É hora de prestar os primeiros socorros psicológicos às vítimas das enchentes no Rio Grande do Sul. Idosos formam uma parcela sensível das vítimas da tragédia, uma vez que são mais suscetíveis a mudanças. Há risco de impacto na saúde mental e também física da população a partir de 60 anos.
A rotina é um fator fortemente estruturante para os mais velhos. Os dias regrados, com horários bem definidos para as mais simples tarefas do dia a dia — tomar chimarrão, fazer café, sentar na poltrona para assistir à TV, caminhar em volta da quadra —, se desorganizaram completamente para aqueles que foram mais atingidos.
— A rotina dá tranquilidade e segurança ao idoso. Há dificuldade de lidar com mudanças repentinas. Na hora em que ele perde tudo isso, todas as referências se perdem, além da sua memória e da sua história. Todas as memórias e histórias desaparecem concretamente. Todo mundo gosta de ter suas coisas, sua casa, mas o idoso mais ainda — analisa a psiquiatra e psicanalista Nina Rosa Furtado, professora da Escola de Medicina da Pontifícia Universidade Católica do Rio Grande do Sul (PUCRS).
O primeiro passo é identificar quem está precisando de suporte emocional, seja em abrigos, seja na casa de familiares. As pessoas que se dispõem a ajudar precisam ouvir de forma empática e não fazer muitos questionamentos, querendo detalhes sobre o que ocorreu. É preciso acolher a dor desse idoso.
De acordo com a psiquiatra e psicogeriatra Tânia Ferraz Alves, coordenadora do Departamento de Psicogeriatria da Associação Brasileira de Psiquiatria (ABP), é possível que ocorra, conforme o abalo, confusão e desorganização.
— Quem já teve depressão e ansiedade tem alta chance de voltar a esse quadro e precisa de suporte maior. Tem que montar uma rede de contatos e ajuda com familiares que possam estar próximos, encontrar amigos. Tentar construir uma rede que dê conta das questões mínimas. Isolamento social, nessa hora, não é bom. É melhor que o idoso resida com alguém — orienta Tânia.
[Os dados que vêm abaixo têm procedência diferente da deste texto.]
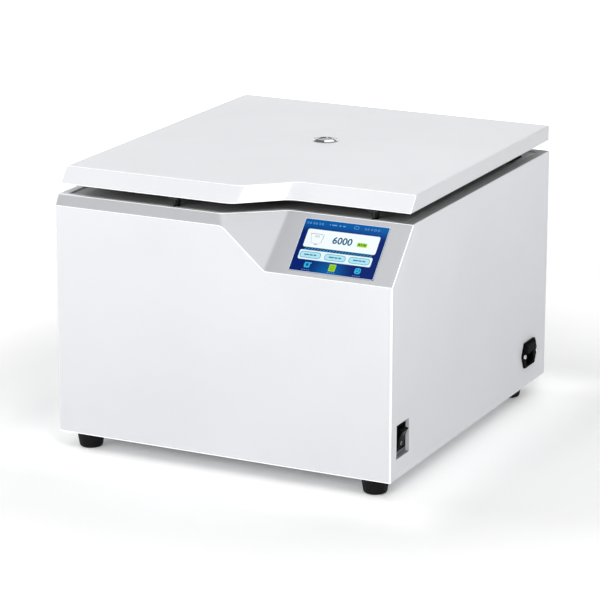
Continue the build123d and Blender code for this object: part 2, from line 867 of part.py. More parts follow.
def lid_cover():
    """Folded sheet lid: flat top, leaning front with the step in it, and an edge folded in below."""
    form = lid_block(0, lid_under, lid_top, lid_rear)
    upper = [e for e in form.edges() if not flat_in(e, 2, lid_under)]
    tangent_seams = [e for e in upper if e.geom_type == GeomType.LINE and is_seam(e, form)]
    form = fillet(ShapeList([e for e in upper if e not in tangent_seams]), lid_edge_radius)
    hem = [e for e in form.edges() if flat_in(e, 2, lid_under) and not flat_in(e, 1, lid_rear)]
    form = fillet(ShapeList(hem), lid_hem_radius)
    wall = lid_sheet / sin(atan2(lid_height, lid_front_lean))
    hollow = lid_block(wall, lid_under + lid_sheet, lid_top - lid_sheet, lid_rear - lid_sheet)
    mouth_rear = lid_rear - lid_rear_land
    mouth = lid_block(lid_flange, lid_under - overrun, lid_under + 2 * lid_sheet, mouth_rear)
    port = disc(port_radius + port_tube_wall + running_fit, lid_under, lid_top + overrun)
    return form - hollow - mouth - Pos(0, chamber_y, 0) * port


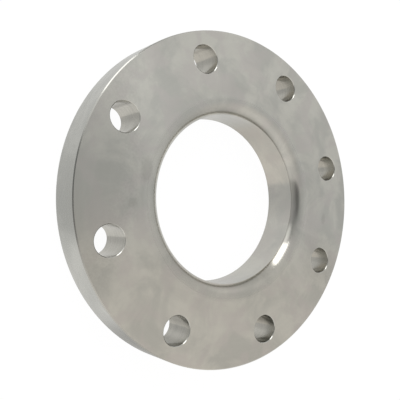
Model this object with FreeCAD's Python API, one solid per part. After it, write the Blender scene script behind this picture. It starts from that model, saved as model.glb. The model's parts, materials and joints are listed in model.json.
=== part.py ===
import FreeCAD, Part
import math
import os

# A lapped pipe flange, turned and drilled from one stainless steel forging.
# It slides over a pipe stub end: the stub's flared lap sits on the flat lap face,
# the large corner radius clears the root of that lap, and the bolts pull on the rim.
# All lengths are in millimetres and all angles in degrees.
# The flange lies on its hub: the origin is on the bore axis at the hub's end face,
# and +Z runs along the bore to the lap face.

# Rim
outside_diameter = 227.7
rim_thickness = 25.1
rim_edge_break = 0.6

# Bore, and the corner radius that leads from the lap face into it
bore_diameter = 116.8
bore_edge_break = 0.6
lap_radius = 11.0
# The corner is rounded first. The last cut of the bore then takes off this depth
# all round, which leaves a fine crease where the radius meets the bore.
bore_finish_cut = 0.9

# Hub, a short collar round the bore behind the rim, with the draft of its forging.
# Its wall is measured at its base, on the rim.
hub_height = 7.5
hub_wall = 9.1
hub_draft = 5.0
hub_root_fillet = 3.0
hub_edge_break = 0.8

# Bolt holes, straddling the X axis. The edge distance runs from the centre of a hole
# out to the rim, and sets the bolt circle.
bolt_hole_count = 8
bolt_hole_diameter = 19.05
bolt_hole_edge_distance = 18.6
bolt_hole_edge_break = 0.35
# How far the drill passes beyond each face of the rim
drill_overrun = 1.0

# Sizes that follow from the ones above
through_length = hub_height + rim_thickness
bolt_circle_diameter = outside_diameter - 2 * bolt_hole_edge_distance
hub_base_diameter = bore_diameter + 2 * hub_wall
outside_radius = outside_diameter / 2
bore_radius = bore_diameter / 2
bolt_hole_radius = bolt_hole_diameter / 2
bolt_circle_radius = bolt_circle_diameter / 2
hub_base_radius = hub_base_diameter / 2
hub_end_radius = hub_base_radius - hub_height * math.tan(math.radians(hub_draft))


def point(radius, height):
    """A point of the section, which lies in the XZ plane beside the bore axis."""
    return FreeCAD.Vector(radius, 0, height)


def rounded_corner(before, corner, after, radius):
    """The tangent arc that rounds a corner of the section between two neighbours."""
    to_before = (before - corner).normalize()
    to_after = (after - corner).normalize()
    half_angle = to_before.getAngle(to_after) / 2
    reach = radius / math.tan(half_angle)
    bisector = (to_before + to_after).normalize()
    middle = corner + bisector * (radius / math.sin(half_angle) - radius)
    return Part.Arc(corner + to_before * reach, middle, corner + to_after * reach).toShape()


def broken_corner(before, corner, after, depth):
    """The short straight chamfer that takes the sharp edge off a corner of the section."""
    start = corner + (before - corner).normalize() * depth
    end = corner + (after - corner).normalize() * depth
    return Part.LineSegment(start, end).toShape()


def lap_corner():
    """The arc from the crease at the bore to where it runs out level in the lap face."""
    centre = point(bore_radius - bore_finish_cut + lap_radius, through_length - lap_radius)
    crease_angle = math.acos((lap_radius - bore_finish_cut) / lap_radius)

    def on_arc(angle):
        return centre + point(-lap_radius * math.cos(angle), lap_radius * math.sin(angle))

    run_out_angle = math.pi / 2
    halfway = (crease_angle + run_out_angle) / 2
    return Part.Arc(on_arc(crease_angle), on_arc(halfway), on_arc(run_out_angle)).toShape()


def section():
    """The closed outline that is turned about the bore axis."""
    bore_end = point(bore_radius, 0)
    rim_front = point(outside_radius, through_length)
    rim_back = point(outside_radius, hub_height)
    hub_root = point(hub_base_radius, hub_height)
    hub_end = point(hub_end_radius, 0)

    lap_arc = lap_corner()
    crease = lap_arc.Vertexes[0].Point
    run_out = lap_arc.Vertexes[-1].Point
    corners = [
        lap_arc,
        broken_corner(run_out, rim_front, rim_back, rim_edge_break),
        broken_corner(rim_front, rim_back, hub_root, rim_edge_break),
        rounded_corner(rim_back, hub_root, hub_end, hub_root_fillet),
        broken_corner(hub_root, hub_end, bore_end, hub_edge_break),
        broken_corner(hub_end, bore_end, crease, bore_edge_break),
    ]
    # A straight run joins each corner to the next, and the last one climbs the bore wall.
    edges = []
    for corner, next_corner in zip(corners, corners[1:] + corners[:1]):
        start = corner.Vertexes[-1].Point
        end = next_corner.Vertexes[0].Point
        edges += [corner, Part.LineSegment(start, end).toShape()]
    return Part.Wire(edges)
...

As primeiras abordagens devem ter o objetivo de resolução de problemas: aplacar o frio, a fome, o desconforto. Uma medida importante é saber que remédios o idoso toma e verificar se a administração está em dia. Se as medicações foram perdidas, é preciso reavê-las, consultando um médico em busca de receituário controlado e orientações, se necessário. Sem o tratamento adequado, doenças crônicas podem ficar descompensadas.
— As situações são bem individuais. Para o idoso sozinho, é muito complicado poder resolver. A conversa tem que ser toda no sentido de reconstrução. Filhos, amigos, quem puder se interessar em acompanhar, é muito bom — afirma Nina.
A manifestação de sintomas é normal durante as primeiras semanas e até meses a partir do episódio traumático. Tânia recomenda que sejam definidos os horários para se ter contato com o noticiário sobre a catástrofe. Os momentos de desconexão são fundamentais para que se evite a ativação de reações a todo momento.
— Nessa hora, a gente pode ter tudo: raiva, tristeza, angústia, culpa. Não é raro ter culpa por ter sobrevivido. Acolher esses sentimentos faz parte desse momento — orienta a psiquiatra.
Retomar as atividades de antes, dentro das possibilidades, é essencial para dar uma mínima sensação de normalidade ao cotidiano. Frequentar a igreja e rever companheiros de clube ou carteado são iniciativas muito benéficas. Essas atividades são válidas mesmo se precisarem ser improvisadas em outros locais que não os habituais.
— O senso de comunidade e a rotina são fundamentais para se poder ter, minimamente, uma organização — afirma Tânia.